= County judge/executive =

Public office in Kentucky

Party affiliation of county judge/executives as of May 2026.

A county judge/executive (or simply judge/executive, and often written judge-executive) is an elected official in the U.S. Commonwealth of Kentucky who is the head of the executive branch of a government in a county. The judge/executive is a member and presiding officer of the Fiscal Court, the county's legislative body. The position is established by section 140 of the Kentucky Constitution. In other states, similar positions are often titled county executive or county mayor.
==History==
Before the Kentucky Constitution of 1850, the primary administrator of a county was the justice of the peace. The 1850 constitution provided for the office of a county judge, elected by the citizens. The county judge presided over certain county courts, most notably the court of claims, the forerunner of the fiscal court.

The fourth state constitution, enacted in 1891, reorganized county governments into much of their present form. Judicial, legislative and executive leadership was provided for in the office of the county judge. A 1975 amendment to the constitution eliminated the judicial roles of the county judge at the end of 1977, and a 1976 law changed the name of the office to county judge/executive, effective with those elected in 1977.

==Term and duties==
The judge/executive serves a four-year term and may be re-elected indefinitely. Though the office wields no judicial power, the judge/executive is often informally referred to as "The Judge", is usually addressed as "Judge", and is styled as "The Honorable". The judge/executive is the presiding officer and a voting member of the Fiscal Court, enabling them to exercise a role in the legislative process.
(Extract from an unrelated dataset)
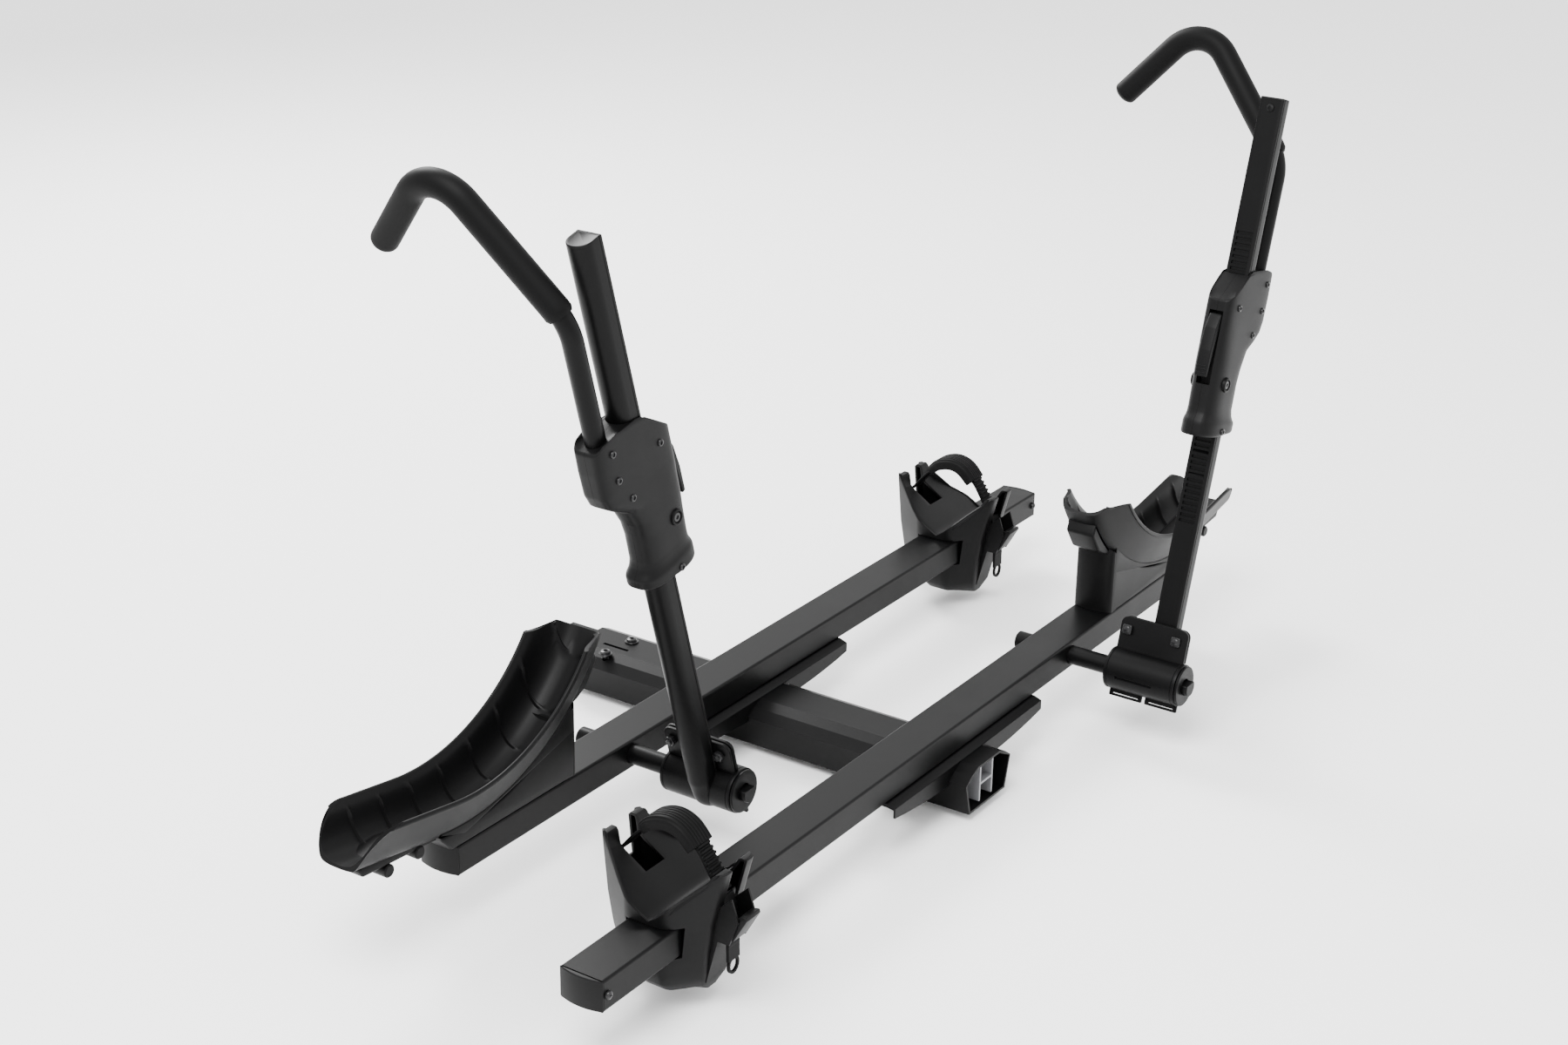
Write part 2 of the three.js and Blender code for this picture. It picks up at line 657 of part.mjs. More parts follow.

Newspapers usually render the title as "judge-executive" because they dislike using slashes.

In Kentucky's consolidated city-county governments, most powers assigned to the judge/executive are exercised by the Louisville metro mayor (Jefferson County) and the urban county mayor of Lexington-Fayette County. These counties retain, and fill by election, the constitutional office of judge/executive, which retains some minor authorities in those counties.